The question at hand is to find the maximum value of the integral:
$$ \int_{-1}^{1} |x-a| \cdot e^{x} dx $$
under the constraint that $ |a| \leq 1$
The way I thought of approaching this problem would be to:
$$ f(a) = \int_{-1}^{a} |x-a| \cdot e^{x} dx + \int_{a}^{1} |x-a| \cdot e^{x} dx $$
Then using the fact that $$ |x| = \begin{cases} x & x\geq 0 \\ -x & x < 0 \end{cases} $$, we can write:
$$ f(a) = \int_{-1}^{a} (a-x) \cdot e^{x} dx + \int_{a}^{1} (x-a) \cdot e^{x} dx $$
Now I am thinking of evaluating the integral using the fact that:
$$ \int (x-\alpha) \cdot e^{x} dx = e^{x}(x-\alpha-1) + C$$
And then I can differentiate with respect to $a$ and try to find the maxima and minima.
It would be great if anyone could tell me if this approach is correct.

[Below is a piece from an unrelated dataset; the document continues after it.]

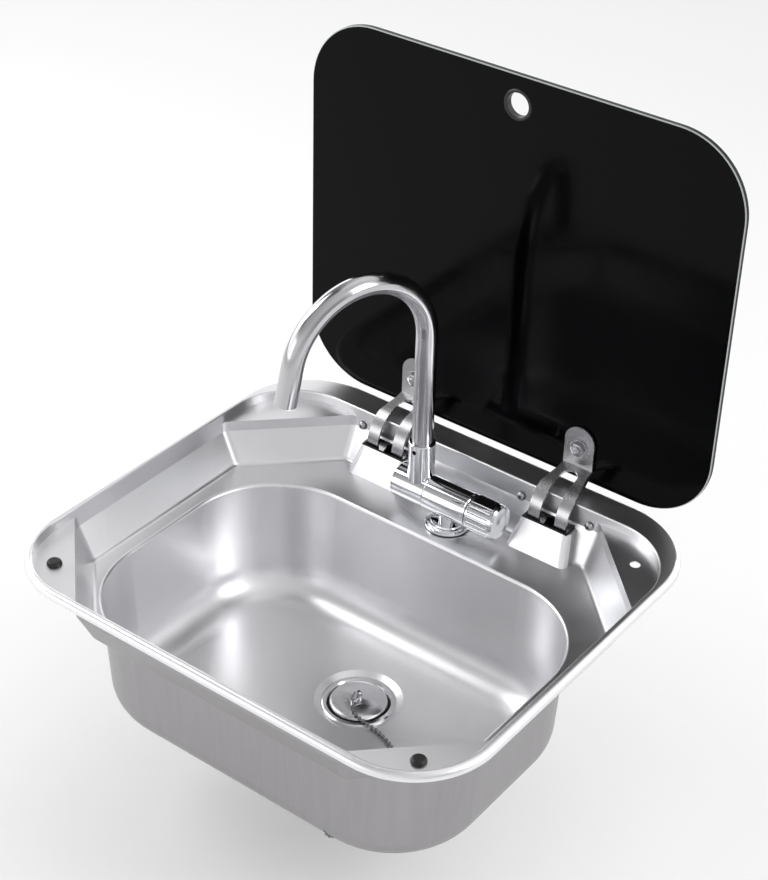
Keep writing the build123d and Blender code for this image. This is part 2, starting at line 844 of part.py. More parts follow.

Any other interesting approaches would also be greatly appreciated!
Since $|a-x| e^x$ is a convex function of $a$ for each $x$, $f(a)$ is a convex function of $a$. Therefore the maximum must occur at one of the endpoints. Just calculate $f(-1)$ and $f(1)$ to see which it is.